• **The records**:
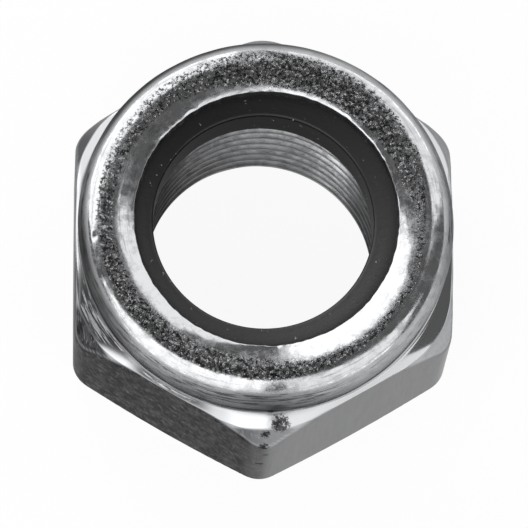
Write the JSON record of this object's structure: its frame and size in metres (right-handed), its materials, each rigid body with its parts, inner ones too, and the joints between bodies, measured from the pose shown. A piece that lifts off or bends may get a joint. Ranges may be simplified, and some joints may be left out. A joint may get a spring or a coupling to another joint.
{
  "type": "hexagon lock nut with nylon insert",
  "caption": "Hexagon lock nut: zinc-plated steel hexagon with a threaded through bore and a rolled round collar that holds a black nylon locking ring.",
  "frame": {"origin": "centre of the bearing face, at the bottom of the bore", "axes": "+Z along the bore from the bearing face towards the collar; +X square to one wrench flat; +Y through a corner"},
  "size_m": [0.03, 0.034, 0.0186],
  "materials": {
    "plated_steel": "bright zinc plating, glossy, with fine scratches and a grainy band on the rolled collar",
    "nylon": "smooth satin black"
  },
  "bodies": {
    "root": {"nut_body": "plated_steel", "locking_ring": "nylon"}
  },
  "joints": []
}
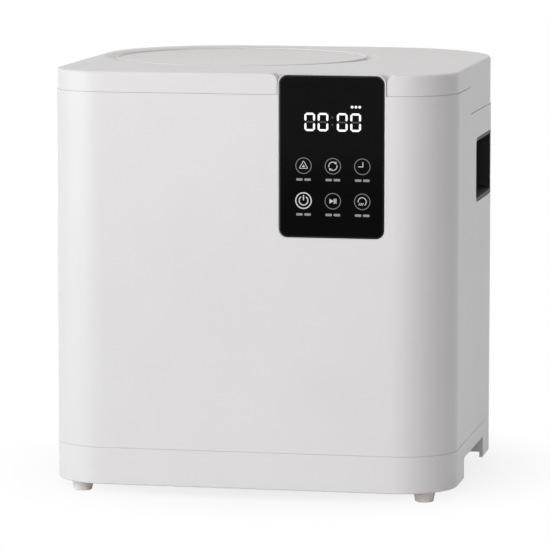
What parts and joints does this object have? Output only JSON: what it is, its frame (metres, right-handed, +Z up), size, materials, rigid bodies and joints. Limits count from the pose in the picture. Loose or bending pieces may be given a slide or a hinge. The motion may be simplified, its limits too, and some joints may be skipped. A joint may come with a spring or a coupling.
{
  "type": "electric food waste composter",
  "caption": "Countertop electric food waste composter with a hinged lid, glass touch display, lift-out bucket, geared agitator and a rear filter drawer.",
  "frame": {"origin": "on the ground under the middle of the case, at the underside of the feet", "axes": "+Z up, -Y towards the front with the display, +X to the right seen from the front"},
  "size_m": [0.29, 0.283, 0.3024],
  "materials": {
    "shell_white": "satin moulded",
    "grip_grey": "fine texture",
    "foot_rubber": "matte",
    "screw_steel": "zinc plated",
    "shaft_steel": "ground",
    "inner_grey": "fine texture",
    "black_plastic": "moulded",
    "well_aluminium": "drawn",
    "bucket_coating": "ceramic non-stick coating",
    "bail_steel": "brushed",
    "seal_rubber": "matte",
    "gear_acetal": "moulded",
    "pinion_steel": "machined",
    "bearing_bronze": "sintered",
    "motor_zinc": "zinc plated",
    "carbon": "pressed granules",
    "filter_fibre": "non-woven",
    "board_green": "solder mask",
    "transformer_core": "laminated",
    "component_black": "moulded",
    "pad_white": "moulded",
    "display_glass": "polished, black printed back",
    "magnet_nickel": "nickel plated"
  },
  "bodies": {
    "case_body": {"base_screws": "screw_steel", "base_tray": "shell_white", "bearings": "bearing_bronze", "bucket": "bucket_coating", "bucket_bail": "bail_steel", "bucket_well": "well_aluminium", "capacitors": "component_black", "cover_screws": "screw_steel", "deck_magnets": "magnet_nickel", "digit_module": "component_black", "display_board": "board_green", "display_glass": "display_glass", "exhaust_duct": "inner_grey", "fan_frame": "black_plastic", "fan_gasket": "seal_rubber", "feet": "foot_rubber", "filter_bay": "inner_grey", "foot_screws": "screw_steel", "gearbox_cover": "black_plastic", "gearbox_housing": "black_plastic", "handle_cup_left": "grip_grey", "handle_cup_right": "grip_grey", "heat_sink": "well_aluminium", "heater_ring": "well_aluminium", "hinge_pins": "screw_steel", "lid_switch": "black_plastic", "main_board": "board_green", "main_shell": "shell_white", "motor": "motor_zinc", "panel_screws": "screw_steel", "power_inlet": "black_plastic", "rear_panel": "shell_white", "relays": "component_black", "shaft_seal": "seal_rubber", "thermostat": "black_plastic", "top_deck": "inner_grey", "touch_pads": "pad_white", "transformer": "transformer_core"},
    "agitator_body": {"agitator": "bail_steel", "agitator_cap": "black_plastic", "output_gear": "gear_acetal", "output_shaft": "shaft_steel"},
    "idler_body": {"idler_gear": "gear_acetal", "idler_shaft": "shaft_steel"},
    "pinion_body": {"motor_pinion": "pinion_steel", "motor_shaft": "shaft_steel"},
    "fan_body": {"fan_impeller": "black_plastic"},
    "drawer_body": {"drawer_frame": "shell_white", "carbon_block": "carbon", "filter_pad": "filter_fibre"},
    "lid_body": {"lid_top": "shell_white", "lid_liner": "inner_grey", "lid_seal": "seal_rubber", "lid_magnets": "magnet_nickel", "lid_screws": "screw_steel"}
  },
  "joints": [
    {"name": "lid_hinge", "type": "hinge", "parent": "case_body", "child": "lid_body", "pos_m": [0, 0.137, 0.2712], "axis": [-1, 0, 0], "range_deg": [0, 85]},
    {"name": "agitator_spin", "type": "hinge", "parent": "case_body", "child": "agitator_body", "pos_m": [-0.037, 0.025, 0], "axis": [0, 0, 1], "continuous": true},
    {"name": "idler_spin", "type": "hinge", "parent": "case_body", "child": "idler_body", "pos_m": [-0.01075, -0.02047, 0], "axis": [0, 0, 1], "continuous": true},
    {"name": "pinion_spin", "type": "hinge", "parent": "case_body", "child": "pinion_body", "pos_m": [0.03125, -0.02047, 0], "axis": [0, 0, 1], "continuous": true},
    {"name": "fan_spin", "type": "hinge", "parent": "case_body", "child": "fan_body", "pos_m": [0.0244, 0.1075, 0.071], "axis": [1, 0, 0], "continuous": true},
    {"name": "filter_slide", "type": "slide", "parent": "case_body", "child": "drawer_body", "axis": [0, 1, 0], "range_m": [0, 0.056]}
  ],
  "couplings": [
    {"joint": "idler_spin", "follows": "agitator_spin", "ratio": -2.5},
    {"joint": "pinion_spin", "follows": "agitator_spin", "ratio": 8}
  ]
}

• **Directions**: Exactly as shown above, return every record.

• **Output for this exercise**:
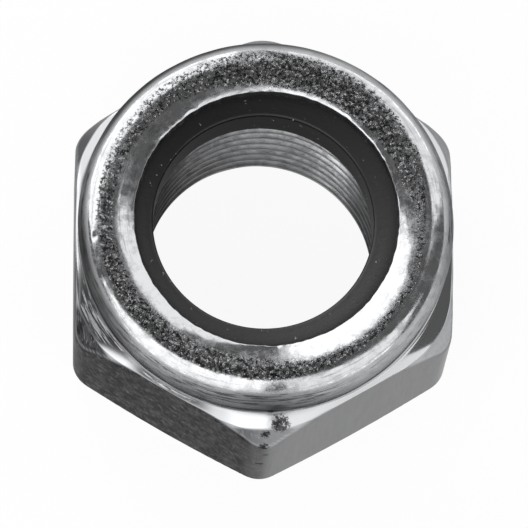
Write the JSON record of this object's structure: its frame and size in metres (right-handed), its materials, each rigid body with its parts, inner ones too, and the joints between bodies, measured from the pose shown. A piece that lifts off or bends may get a joint. Ranges may be simplified, and some joints may be left out. A joint may get a spring or a coupling to another joint.
{
  "type": "hexagon lock nut with nylon insert",
  "caption": "Hexagon lock nut: zinc-plated steel hexagon with a threaded through bore and a rolled round collar that holds a black nylon locking ring.",
  "frame": {"origin": "centre of the bearing face, at the bottom of the bore", "axes": "+Z along the bore from the bearing face towards the collar; +X square to one wrench flat; +Y through a corner"},
  "size_m": [0.03, 0.034, 0.0186],
  "materials": {
    "plated_steel": "bright zinc plating, glossy, with fine scratches and a grainy band on the rolled collar",
    "nylon": "smooth satin black"
  },
  "bodies": {
    "root": {"nut_body": "plated_steel", "locking_ring": "nylon"}
  },
  "joints": []
}
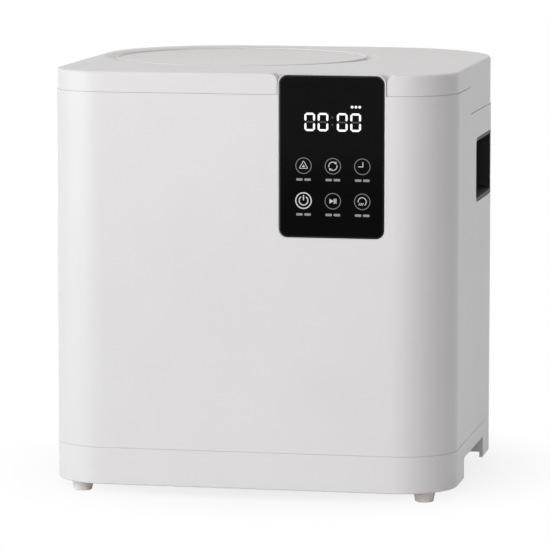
What parts and joints does this object have? Output only JSON: what it is, its frame (metres, right-handed, +Z up), size, materials, rigid bodies and joints. Limits count from the pose in the picture. Loose or bending pieces may be given a slide or a hinge. The motion may be simplified, its limits too, and some joints may be skipped. A joint may come with a spring or a coupling.
{
  "type": "electric food waste composter",
  "caption": "Countertop electric food waste composter with a hinged lid, glass touch display, lift-out bucket, geared agitator and a rear filter drawer.",
  "frame": {"origin": "on the ground under the middle of the case, at the underside of the feet", "axes": "+Z up, -Y towards the front with the display, +X to the right seen from the front"},
  "size_m": [0.29, 0.283, 0.3024],
  "materials": {
    "shell_white": "satin moulded",
    "grip_grey": "fine texture",
    "foot_rubber": "matte",
    "screw_steel": "zinc plated",
    "shaft_steel": "ground",
    "inner_grey": "fine texture",
    "black_plastic": "moulded",
    "well_aluminium": "drawn",
    "bucket_coating": "ceramic non-stick coating",
    "bail_steel": "brushed",
    "seal_rubber": "matte",
    "gear_acetal": "moulded",
    "pinion_steel": "machined",
    "bearing_bronze": "sintered",
    "motor_zinc": "zinc plated",
    "carbon": "pressed granules",
    "filter_fibre": "non-woven",
    "board_green": "solder mask",
    "transformer_core": "laminated",
    "component_black": "moulded",
    "pad_white": "moulded",
    "display_glass": "polished, black printed back",
    "magnet_nickel": "nickel plated"
  },
  "bodies": {
    "case_body": {"base_screws": "screw_steel", "base_tray": "shell_white", "bearings": "bearing_bronze", "bucket": "bucket_coating", "bucket_bail": "bail_steel", "bucket_well": "well_aluminium", "capacitors": "component_black", "cover_screws": "screw_steel", "deck_magnets": "magnet_nickel", "digit_module": "component_black", "display_board": "board_green", "display_glass": "display_glass", "exhaust_duct": "inner_grey", "fan_frame": "black_plastic", "fan_gasket": "seal_rubber", "feet": "foot_rubber", "filter_bay": "inner_grey", "foot_screws": "screw_steel", "gearbox_cover": "black_plastic", "gearbox_housing": "black_plastic", "handle_cup_left": "grip_grey", "handle_cup_right": "grip_grey", "heat_sink": "well_aluminium", "heater_ring": "well_aluminium", "hinge_pins": "screw_steel", "lid_switch": "black_plastic", "main_board": "board_green", "main_shell": "shell_white", "motor": "motor_zinc", "panel_screws": "screw_steel", "power_inlet": "black_plastic", "rear_panel": "shell_white", "relays": "component_black", "shaft_seal": "seal_rubber", "thermostat": "black_plastic", "top_deck": "inner_grey", "touch_pads": "pad_white", "transformer": "transformer_core"},
    "agitator_body": {"agitator": "bail_steel", "agitator_cap": "black_plastic", "output_gear": "gear_acetal", "output_shaft": "shaft_steel"},
    "idler_body": {"idler_gear": "gear_acetal", "idler_shaft": "shaft_steel"},
    "pinion_body": {"motor_pinion": "pinion_steel", "motor_shaft": "shaft_steel"},
    "fan_body": {"fan_impeller": "black_plastic"},
    "drawer_body": {"drawer_frame": "shell_white", "carbon_block": "carbon", "filter_pad": "filter_fibre"},
    "lid_body": {"lid_top": "shell_white", "lid_liner": "inner_grey", "lid_seal": "seal_rubber", "lid_magnets": "magnet_nickel", "lid_screws": "screw_steel"}
  },
  "joints": [
    {"name": "lid_hinge", "type": "hinge", "parent": "case_body", "child": "lid_body", "pos_m": [0, 0.137, 0.2712], "axis": [-1, 0, 0], "range_deg": [0, 85]},
    {"name": "agitator_spin", "type": "hinge", "parent": "case_body", "child": "agitator_body", "pos_m": [-0.037, 0.025, 0], "axis": [0, 0, 1], "continuous": true},
    {"name": "idler_spin", "type": "hinge", "parent": "case_body", "child": "idler_body", "pos_m": [-0.01075, -0.02047, 0], "axis": [0, 0, 1], "continuous": true},
    {"name": "pinion_spin", "type": "hinge", "parent": "case_body", "child": "pinion_body", "pos_m": [0.03125, -0.02047, 0], "axis": [0, 0, 1], "continuous": true},
    {"name": "fan_spin", "type": "hinge", "parent": "case_body", "child": "fan_body", "pos_m": [0.0244, 0.1075, 0.071], "axis": [1, 0, 0], "continuous": true},
    {"name": "filter_slide", "type": "slide", "parent": "case_body", "child": "drawer_body", "axis": [0, 1, 0], "range_m": [0, 0.056]}
  ],
  "couplings": [
    {"joint": "idler_spin", "follows": "agitator_spin", "ratio": -2.5},
    {"joint": "pinion_spin", "follows": "agitator_spin", "ratio": 8}
  ]
}